The Role of AGPL in Cloud and SaaS Ecosystems

The shift toward cloud and SaaS models has fundamentally transformed the software lifecycle. Many historical licenses were not designed for environments where software operates exclusively as a remote service.

Licenses such as AGPL introduce mechanisms intended to protect the integrity of open-source ecosystems in this new context. Their purpose is not to limit commercial use, but to ensure that significant improvements do not remain locked inside private implementations—especially when the software underpins critical infrastructure.

From a technical and organizational perspective, this approach provides several benefits:

  • Project cohesion, by preventing parallel versions from diverging into incompatible branches
  • Greater transparency and security, as shared improvements can be audited and reviewed collectively
  • Reduced duplication of effort, allowing innovation to build on a common foundation
  • A more balanced ecosystem, where the cost of evolution is not borne by a single actor

As a result, more projects are adopting hybrid models that combine open foundations, reciprocity mechanisms, and commercial offerings that fund ongoing development. This is not an exception, but a natural response to how software is built and maintained today.
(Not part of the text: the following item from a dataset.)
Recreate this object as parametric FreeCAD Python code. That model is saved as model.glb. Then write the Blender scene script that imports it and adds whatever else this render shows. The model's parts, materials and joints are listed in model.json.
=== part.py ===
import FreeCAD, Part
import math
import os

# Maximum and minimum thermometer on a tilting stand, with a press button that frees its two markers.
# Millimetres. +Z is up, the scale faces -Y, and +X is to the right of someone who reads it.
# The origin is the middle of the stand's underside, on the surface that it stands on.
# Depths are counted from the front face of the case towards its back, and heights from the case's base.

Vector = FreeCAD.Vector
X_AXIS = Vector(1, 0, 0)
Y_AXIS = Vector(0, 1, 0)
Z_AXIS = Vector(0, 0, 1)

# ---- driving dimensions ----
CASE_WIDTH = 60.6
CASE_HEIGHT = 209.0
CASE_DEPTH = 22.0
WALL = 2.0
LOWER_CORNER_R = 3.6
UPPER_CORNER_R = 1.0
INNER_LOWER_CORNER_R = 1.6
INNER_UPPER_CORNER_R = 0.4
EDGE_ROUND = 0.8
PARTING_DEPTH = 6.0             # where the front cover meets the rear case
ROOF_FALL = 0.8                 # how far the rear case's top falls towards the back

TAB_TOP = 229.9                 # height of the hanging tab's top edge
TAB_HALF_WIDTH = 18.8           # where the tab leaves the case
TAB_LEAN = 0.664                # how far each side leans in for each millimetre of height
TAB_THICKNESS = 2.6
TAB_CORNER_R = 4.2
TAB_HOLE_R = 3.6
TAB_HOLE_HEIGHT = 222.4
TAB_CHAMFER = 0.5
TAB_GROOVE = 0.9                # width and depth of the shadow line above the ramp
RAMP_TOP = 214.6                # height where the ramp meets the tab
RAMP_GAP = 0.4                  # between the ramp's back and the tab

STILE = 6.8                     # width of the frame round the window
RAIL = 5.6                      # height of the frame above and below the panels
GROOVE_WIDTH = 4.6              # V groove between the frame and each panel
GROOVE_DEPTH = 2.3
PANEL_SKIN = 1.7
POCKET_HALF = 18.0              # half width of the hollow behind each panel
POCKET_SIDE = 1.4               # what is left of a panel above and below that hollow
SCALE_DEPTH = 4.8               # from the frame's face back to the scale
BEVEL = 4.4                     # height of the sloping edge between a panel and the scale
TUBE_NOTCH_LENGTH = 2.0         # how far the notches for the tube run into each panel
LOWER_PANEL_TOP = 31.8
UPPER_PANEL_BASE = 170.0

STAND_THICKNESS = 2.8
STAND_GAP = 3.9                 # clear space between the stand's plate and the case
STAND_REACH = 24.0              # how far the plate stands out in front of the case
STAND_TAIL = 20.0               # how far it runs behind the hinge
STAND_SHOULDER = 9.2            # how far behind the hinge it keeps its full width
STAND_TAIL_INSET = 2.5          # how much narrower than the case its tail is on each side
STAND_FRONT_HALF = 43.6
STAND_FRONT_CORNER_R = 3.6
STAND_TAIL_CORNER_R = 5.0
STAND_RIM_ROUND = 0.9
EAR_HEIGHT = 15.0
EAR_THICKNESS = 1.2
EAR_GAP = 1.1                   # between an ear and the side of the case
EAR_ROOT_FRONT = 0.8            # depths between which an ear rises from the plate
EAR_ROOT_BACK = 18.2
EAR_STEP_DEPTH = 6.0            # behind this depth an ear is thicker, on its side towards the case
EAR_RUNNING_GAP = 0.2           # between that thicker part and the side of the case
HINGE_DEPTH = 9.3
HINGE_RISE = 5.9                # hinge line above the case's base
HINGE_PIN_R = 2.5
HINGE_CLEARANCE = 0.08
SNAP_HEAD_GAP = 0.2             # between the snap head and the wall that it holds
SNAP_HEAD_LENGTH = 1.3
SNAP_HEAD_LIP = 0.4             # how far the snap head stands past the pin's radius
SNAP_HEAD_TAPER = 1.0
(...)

5. Open Source and Long-Term Sustainability

Open-source software remains a fundamental driver of innovation. Its sustainability, however, depends on maintaining a fair balance between those who create and those who rely on it.

As SaaS models continue to redefine software consumption, licensing frameworks evolve alongside them. AGPL and other reciprocal licenses do not aim to restrict adoption, but to ensure that critical projects can continue to grow, improve, and remain viable over time.

Ultimately, the goal is to protect the continuity of the open-source ecosystem in a technical landscape that is changing rapidly.

At SKUDONET, we work closely with open-source technologies in security and application delivery. Understanding how licensing models evolve is a key part of building sustainable infrastructure.